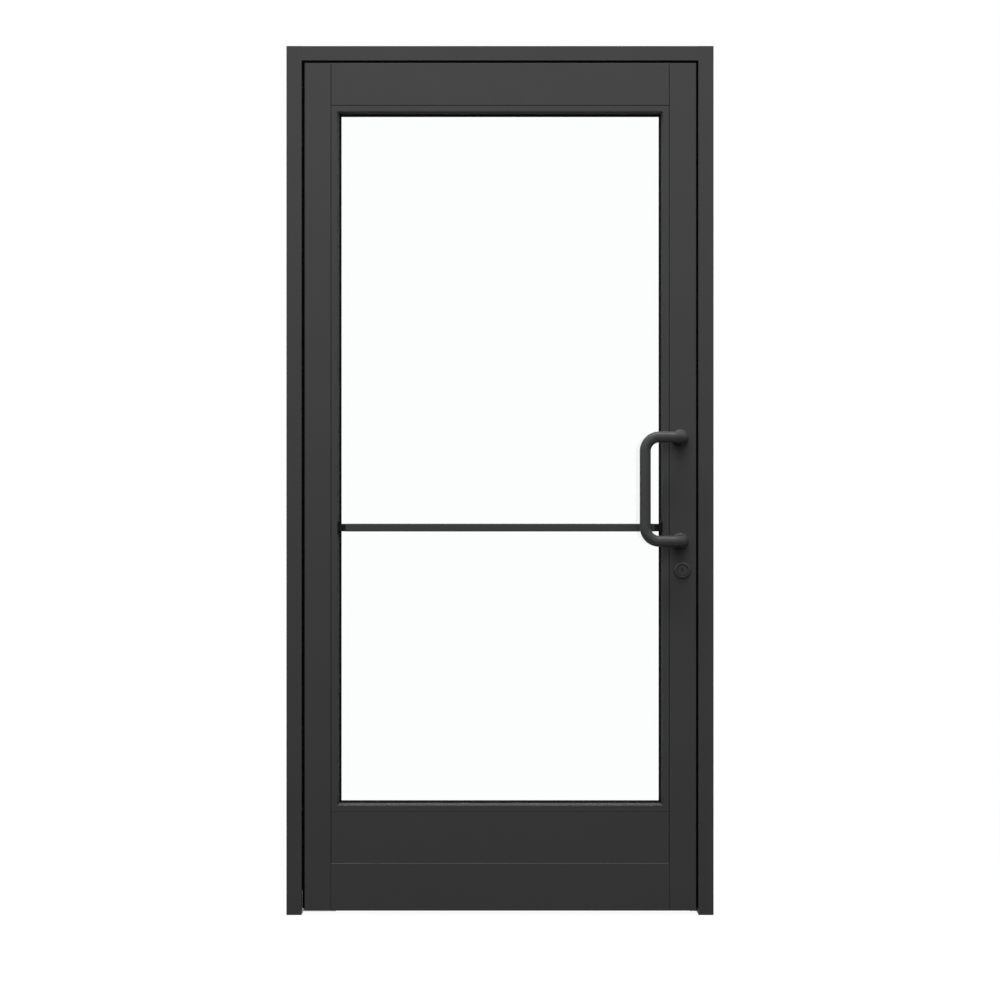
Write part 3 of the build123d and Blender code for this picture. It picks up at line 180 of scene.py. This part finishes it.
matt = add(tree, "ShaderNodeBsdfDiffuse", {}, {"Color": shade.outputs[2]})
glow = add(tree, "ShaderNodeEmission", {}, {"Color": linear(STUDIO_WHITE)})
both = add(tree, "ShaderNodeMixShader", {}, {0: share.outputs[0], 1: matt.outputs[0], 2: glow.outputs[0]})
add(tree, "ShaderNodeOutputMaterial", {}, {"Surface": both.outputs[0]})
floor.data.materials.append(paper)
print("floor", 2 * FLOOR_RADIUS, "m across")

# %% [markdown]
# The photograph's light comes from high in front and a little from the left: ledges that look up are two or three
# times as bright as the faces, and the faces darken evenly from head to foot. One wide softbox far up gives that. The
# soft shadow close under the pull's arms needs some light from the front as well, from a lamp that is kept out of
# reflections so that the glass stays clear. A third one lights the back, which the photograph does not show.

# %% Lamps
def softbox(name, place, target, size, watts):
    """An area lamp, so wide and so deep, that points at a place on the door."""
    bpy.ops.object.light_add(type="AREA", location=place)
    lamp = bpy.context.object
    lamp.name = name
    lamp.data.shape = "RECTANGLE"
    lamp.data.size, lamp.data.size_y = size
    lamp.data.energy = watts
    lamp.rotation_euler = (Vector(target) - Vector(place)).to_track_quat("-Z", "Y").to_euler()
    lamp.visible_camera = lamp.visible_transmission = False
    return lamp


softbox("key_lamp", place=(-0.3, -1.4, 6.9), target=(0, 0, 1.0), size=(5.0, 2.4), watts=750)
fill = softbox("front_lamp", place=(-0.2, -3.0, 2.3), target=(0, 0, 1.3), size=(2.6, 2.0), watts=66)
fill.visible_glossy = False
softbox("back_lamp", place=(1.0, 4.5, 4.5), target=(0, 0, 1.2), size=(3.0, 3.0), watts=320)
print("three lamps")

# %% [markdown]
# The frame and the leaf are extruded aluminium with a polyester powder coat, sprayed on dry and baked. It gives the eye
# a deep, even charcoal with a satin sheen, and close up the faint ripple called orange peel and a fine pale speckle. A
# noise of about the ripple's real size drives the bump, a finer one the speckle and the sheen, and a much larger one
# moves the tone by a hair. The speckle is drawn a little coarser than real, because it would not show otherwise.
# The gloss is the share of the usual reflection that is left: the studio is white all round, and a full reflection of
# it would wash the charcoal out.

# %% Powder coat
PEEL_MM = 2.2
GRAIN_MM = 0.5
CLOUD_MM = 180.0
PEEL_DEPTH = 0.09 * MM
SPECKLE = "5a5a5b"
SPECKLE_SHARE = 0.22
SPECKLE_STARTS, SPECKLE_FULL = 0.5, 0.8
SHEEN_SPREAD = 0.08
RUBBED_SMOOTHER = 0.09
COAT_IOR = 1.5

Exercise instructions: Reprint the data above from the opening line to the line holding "return lamp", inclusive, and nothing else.

Solved exercise:
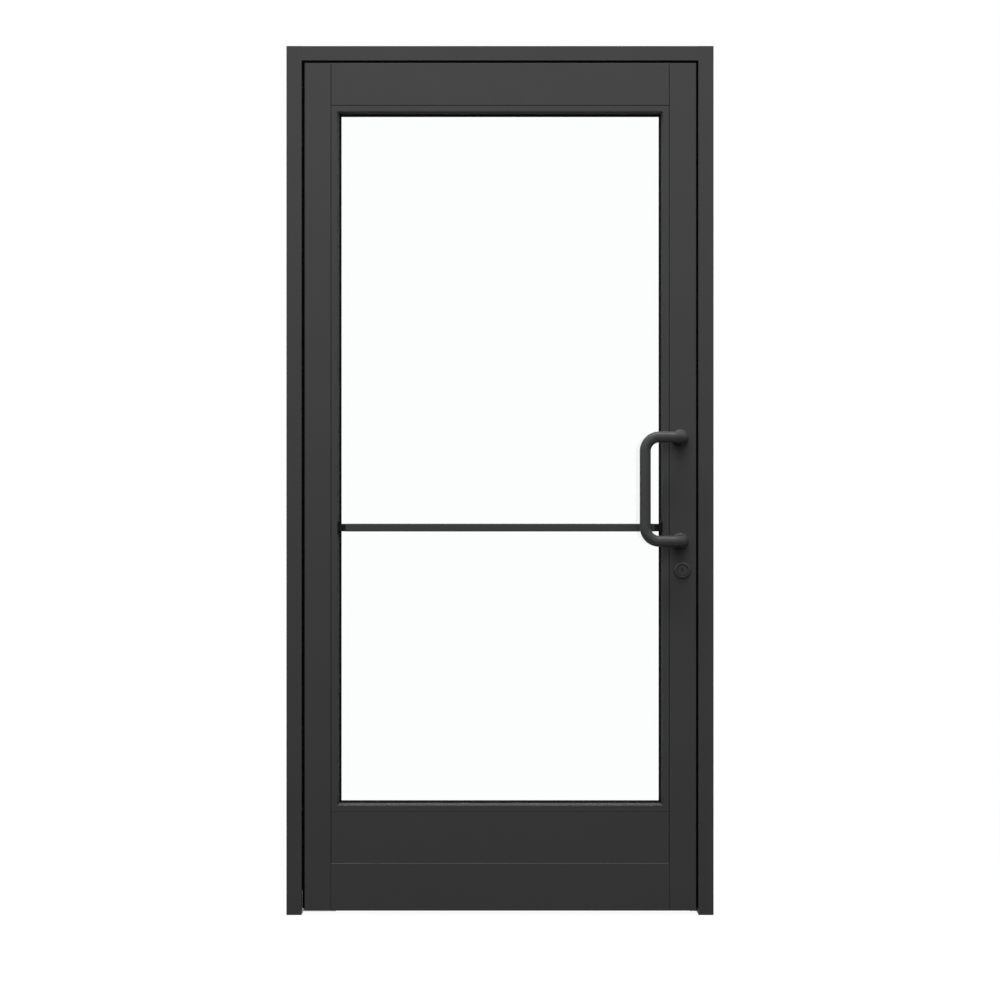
Write part 3 of the build123d and Blender code for this picture. It picks up at line 180 of scene.py. This part finishes it.
matt = add(tree, "ShaderNodeBsdfDiffuse", {}, {"Color": shade.outputs[2]})
glow = add(tree, "ShaderNodeEmission", {}, {"Color": linear(STUDIO_WHITE)})
both = add(tree, "ShaderNodeMixShader", {}, {0: share.outputs[0], 1: matt.outputs[0], 2: glow.outputs[0]})
add(tree, "ShaderNodeOutputMaterial", {}, {"Surface": both.outputs[0]})
floor.data.materials.append(paper)
print("floor", 2 * FLOOR_RADIUS, "m across")

# %% [markdown]
# The photograph's light comes from high in front and a little from the left: ledges that look up are two or three
# times as bright as the faces, and the faces darken evenly from head to foot. One wide softbox far up gives that. The
# soft shadow close under the pull's arms needs some light from the front as well, from a lamp that is kept out of
# reflections so that the glass stays clear. A third one lights the back, which the photograph does not show.

# %% Lamps
def softbox(name, place, target, size, watts):
    """An area lamp, so wide and so deep, that points at a place on the door."""
    bpy.ops.object.light_add(type="AREA", location=place)
    lamp = bpy.context.object
    lamp.name = name
    lamp.data.shape = "RECTANGLE"
    lamp.data.size, lamp.data.size_y = size
    lamp.data.energy = watts
    lamp.rotation_euler = (Vector(target) - Vector(place)).to_track_quat("-Z", "Y").to_euler()
    lamp.visible_camera = lamp.visible_transmission = False
    return lamp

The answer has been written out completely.